Nostalgia is not a feeling normally associated with Diesel’s vision of the world, which favors a more active, propulsive outlook toward the future. Yet for some reason, Andreas Melbostad was feeling a bit schmaltzy. “I was thinking about my years [as a student] in London, when [I’d] just graduated from the Royal Academy of Arts in the mid-’90s. It was a time of raw, essential energy, as captured by photographers Wolfgang Tillmans and Juergen Teller and by i-D magazine. I was a big fan,” he said backstage before the show.
He worked the Fall collection around a new, elongated silhouette; it was a first for Diesel. It had a grungy, cool, romantic feel to it, injected with strength and moving to a fast, pulsing rhythm. Under their long knitted sweaterdresses or narrow zippered leather maxi skirts, models were wearing soft suede sneakers, which allowed them to walk at a quick, gliding pace.

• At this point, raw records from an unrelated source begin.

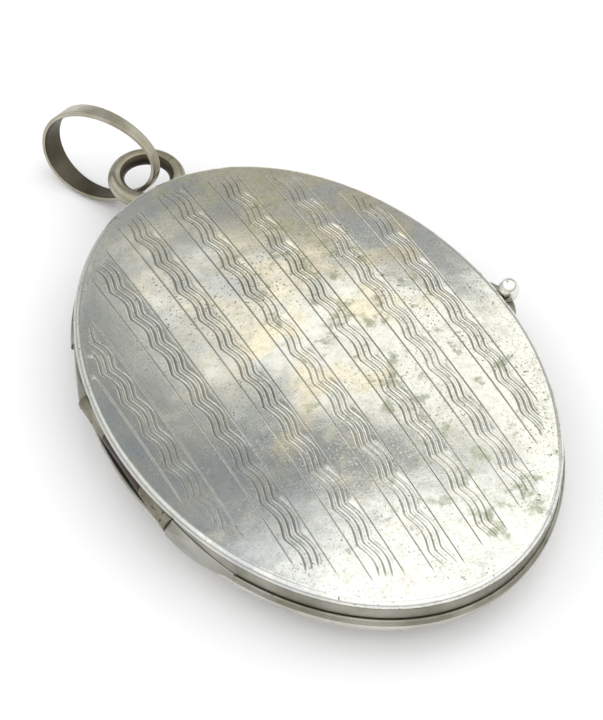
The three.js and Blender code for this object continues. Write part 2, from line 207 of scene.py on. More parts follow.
class Finish:
    def __init__(self, name, roughness=0.3, metallic=1.0):
        self.material = bpy.data.materials.new(name)
        self.material.use_nodes = True
        self.tree = self.material.node_tree
        self.shader = self.tree.nodes["Principled BSDF"]
        self.shader.inputs["Roughness"].default_value = roughness
        self.shader.inputs["Metallic"].default_value = metallic
        self.place = self.node("ShaderNodeTexCoord", output="Object")

    def node(self, kind, inputs=None, output=0, stops=None, **settings):
        made = self.tree.nodes.new(kind)
        for key, value in settings.items():
            setattr(made, key, value)
        if stops:
            ramp = made.color_ramp.elements
            while len(ramp) < len(stops):
                ramp.new(0.5)
            for element, (position, colour) in zip(ramp, stops):
                element.position = position
                element.color = (*colour, 1)
        for key, value in (inputs or {}).items():
            self.feed(made.inputs[key], value)
        return Wire(self, made.outputs[output])

    def feed(self, socket, value):
        if isinstance(value, Wire):
            self.tree.links.new(value.socket, socket)
        else:
            socket.default_value = value

    def set(self, **values):
        for key, value in values.items():
            self.feed(self.shader.inputs[key.replace("_", " ")], value)

    def cloud(self, size, detail=3.0, rough=0.5, stretch=(1, 1, 1), shift=(0, 0, 0), warp=0.0):
        """Soft noise between 0 and 1 whose patches are about `size` metres across."""
        where = self.node(
            "ShaderNodeMapping",
            {"Vector": self.place, "Location": shift, "Scale": stretch},
            vector_type="POINT",
        )
        return self.node(
            "ShaderNodeTexNoise",
            {
                "Vector": where,
                "Scale": 1 / size,
                "Detail": detail,
                "Roughness": rough,
                "Distortion": warp,
            },
            output="Fac",
        )

    def between(self, value, start, end):
        """0 below start, 1 above end, and a smooth rise between them."""
        inputs = {0: value, 1: start, 2: end}
        return self.node("ShaderNodeMapRange", inputs, interpolation_type="SMOOTHSTEP")

    def mix(self, mask, first, second, blend="MIX"):
        pair = {0: mask, 6: self.paint(first), 7: self.paint(second)}
        return self.node("ShaderNodeMix", pair, output=2, data_type="RGBA", blend_type=blend)

    def paint(self, colour):
        return colour if isinstance(colour, Wire) else (*colour, 1)

    def bump(self, height, strength, distance, under=None):
        inputs = {"Height": height, "Strength": strength, "Distance": distance}
        if under is not None:
            inputs["Normal"] = under
        return self.node("ShaderNodeBump", inputs)

    def attribute(self, name):
        return self.node("ShaderNodeAttribute", output="Fac", attribute_name=name)

    def along(self, axis):
        return self.node("ShaderNodeSeparateXYZ", {0: self.place}, output="XYZ".index(axis))


# %% [markdown]
# ## Camera, table and light
#
# The locket lies on its back and is seen from the hinge side, about fifty degrees above the
# table, with the ring pointing away. A long lens keeps the oval's proportions. The camera is
# placed by angle and distance round the lid's front edge, with a slight roll.

# %% Camera
VIEW_TURN = math.radians(-32.3)
VIEW_HEIGHT = math.radians(49.5)
VIEW_ROLL = math.radians(3.1)
VIEW_DISTANCE = 201 * MM
aim = Vector((0, 0, 5.3 * MM))
toward = Vector(
    (
        math.sin(VIEW_TURN) * math.cos(VIEW_HEIGHT),
        -math.cos(VIEW_TURN) * math.cos(VIEW_HEIGHT),
        math.sin(VIEW_HEIGHT),
    )
)
side = (-toward).cross(Vector((0, 0, 1))).normalized()
rise = side.cross(-toward)
turned_side = side * math.cos(VIEW_ROLL) + rise * math.sin(VIEW_ROLL)
turned_rise = rise * math.cos(VIEW_ROLL) - side * math.sin(VIEW_ROLL)
clear()
bpy.ops.object.camera_add()
camera = bpy.context.object
stand = Matrix((turned_side, turned_rise, toward)).transposed().to_4x4()
camera.matrix_world = Matrix.Translation(aim + toward * VIEW_DISTANCE) @ stand
camera.data.lens = 153.6
camera.data.shift_x = -0.0193
camera.data.shift_y = 0.0151
camera.data.clip_start = 0.01
camera.data.clip_end = 20
bpy.context.scene.camera = camera

# %% [markdown]
# Polished metal shows the room more than itself, so the light is laid out for its
# reflections. The room is white all round, apart from a darker, bluer part high on the far
# side, which the lid mirrors. Two soft panels hang in it: a long one that gives the middle
# of the lid its glow, and one high on the right for the near end. The gap between them is
# the dark band that crosses the lid.

# %% Light and room
PANEL_FAR = 0.6


def direction(turn, height):
    """A direction by its turn from +Y towards +X and its height above the table, in degrees."""
    turn, height = math.radians(turn), math.radians(height)
    flat = math.cos(height)
    return Vector((math.sin(turn) * flat, math.cos(turn) * flat, math.sin(height)))


def panel(name, turn, height, width, depth, glow, colour=(1, 1, 1), roll=0):
    """A soft panel that spans width and depth in degrees, with an even glow."""
    place = direction(turn, height) * PANEL_FAR
    clear()
    bpy.ops.object.light_add(type="AREA", location=place)
    lamp = bpy.context.object
    lamp.name = name
    lamp.data.shape = "RECTANGLE"
    lamp.data.size = 2 * PANEL_FAR * math.tan(math.radians(width / 2))
    lamp.data.size_y = 2 * PANEL_FAR * math.tan(math.radians(depth / 2))
    lamp.data.energy = glow * math.pi * lamp.data.size * lamp.data.size_y
    lamp.data.color = colour
    facing_case = (-place).to_track_quat("-Z", "Y").to_matrix()
    lamp.rotation_euler = (facing_case @ Matrix.Rotation(math.radians(roll), 3, "Z")).to_euler()
    print(f"{name}: {lamp.data.size:.2f} x {lamp.data.size_y:.2f} m")


panel("long_panel", 37, 46.2, 41, 18.5, 1.05, (1.0, 0.975, 0.91), roll=13)
panel("top_panel", 80, 66.3, 32, 60, 1.2, (1.0, 0.99, 0.96), roll=-18.4)

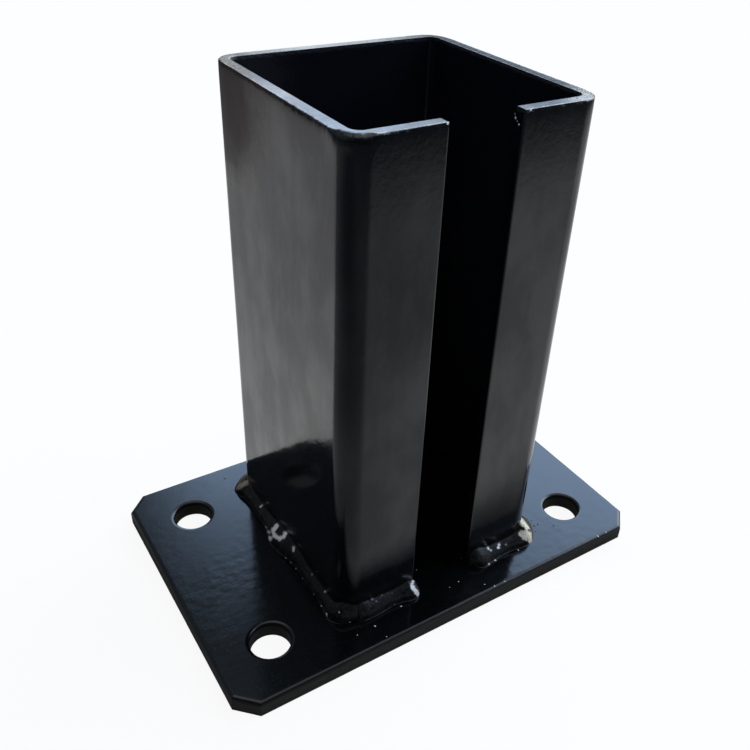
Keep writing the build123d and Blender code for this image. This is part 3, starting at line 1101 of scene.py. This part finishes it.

As always with Melbostad’s design ethos, the play on construction and deconstruction, as well as a focus on repurposing and hybridization, was at the heart of the collection, laced by nods to masculine-inspired sartorial ingredients. A Prince of Wales peacoat was shrunken into a fitted shape, topping a maxi skirt covered in paillettes; apron dresses in foulard and cravat micro-prints had a feminine fluidity. The lineup exuded an assertive, confident grace, and the maxi silhouette looked cool. “In my vision, I’ve always tried to provide women with a sense of empowerment, protection, and support,” the designer explained, sensibly referring to the not-so-easy environment we’re confronted with today.